The major concern this time appears to be LGBT rights. In practice, state courts have not ruled that state RFRAs protect people if they claim a religious reason to violate a nondiscrimination law. And advocates of LGBT equality regularly announce with certainty that religious freedom can not justify bigotry. This new attempt to rewrite RFRA might be regarded as demonstrating the supporters lack of confidence in that statement by instructing courts that they must adopt a narrow view of what religious freedom protects.
Three observations about the new RFRA-limiting bill:
(1) It interprets religious freedom resolutely in individualistic terms. One of the stated purposes for narrowing RFRA’s protections is so that it will not protect the “impos[ing of] the religious views, habits, or practices of one party upon another.” But that is what religious organizations do, and must do. Consider religious hiring: it is the imposition of the religious standards of the religious employer upon anyone who might be interested in working there. But strip this away so that a court can require a Muslim organization to hire a proselytizing atheist as its director of outreach: there goes the Muslim organization and, for that matter, thereby is it made harder for Muslim individuals to put their convictions into practice via an organization.

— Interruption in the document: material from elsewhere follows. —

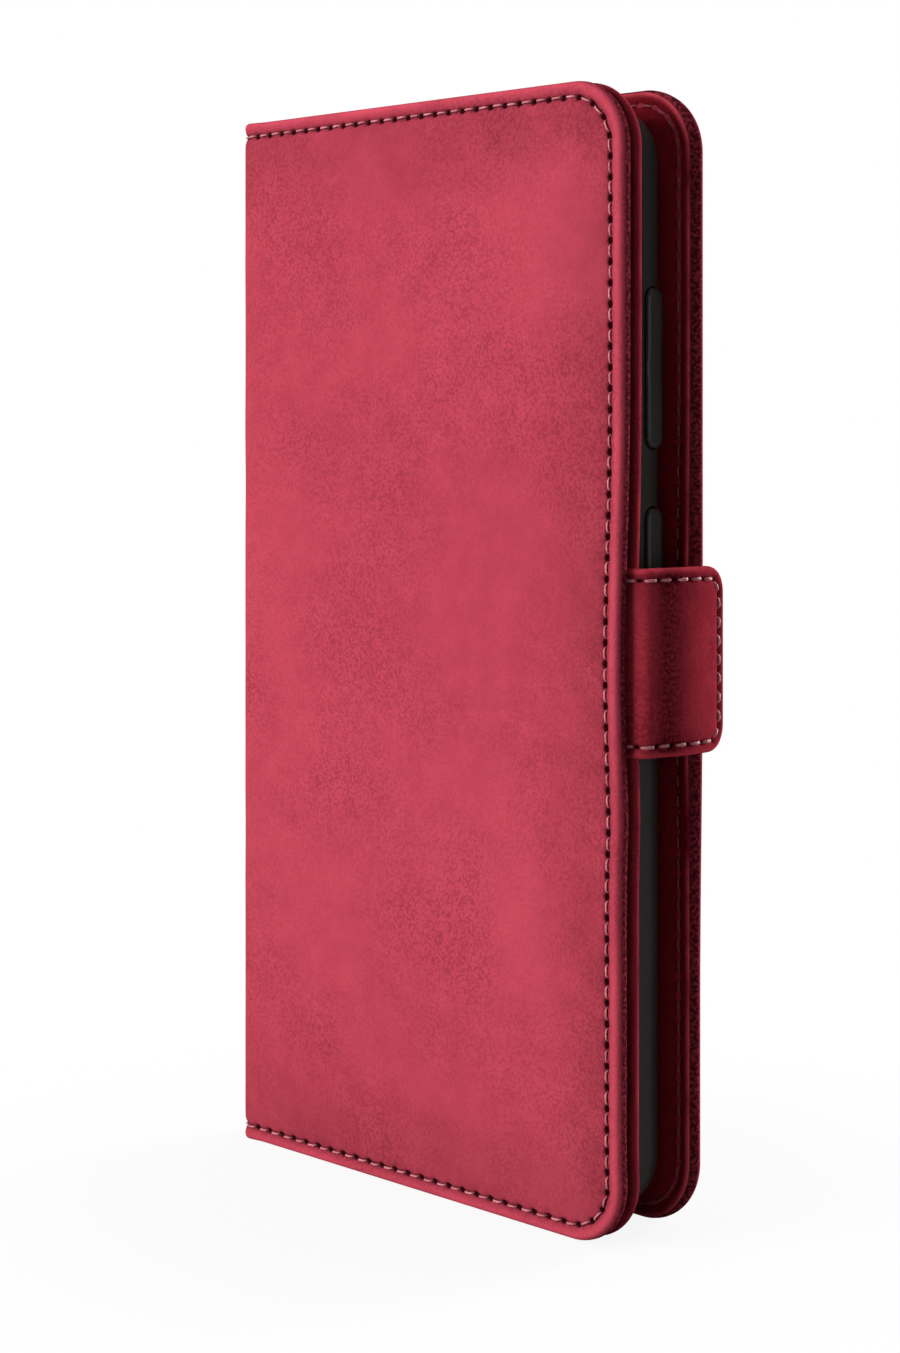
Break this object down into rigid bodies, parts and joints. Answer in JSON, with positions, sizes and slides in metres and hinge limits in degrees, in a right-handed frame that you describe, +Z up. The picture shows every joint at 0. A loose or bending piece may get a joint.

(2) It would undermine the community service of faith-based organizations. Another reason the bill gives to limit RFRA is to strip away protection for “discrimination against other persons, including persons who do not belong to the religion or adhere to the other beliefs” of those seeking RFRA protection. And yet faith-based organizations, while typically eager to serve everyone who seeks their help, of course help in a faith-shaped way: a Catholic school offers Catholic-inspired education, a Sikh organization will offer help to any homeless person but may require respect for Sikh religious traditions, such as refraining from alcohol and smoking when in the facility. Make these religious conditions illegal and then faith-based organizations will have to act like secular ones to serve the public—driving them out of community service and depriving the community of choices for assistance.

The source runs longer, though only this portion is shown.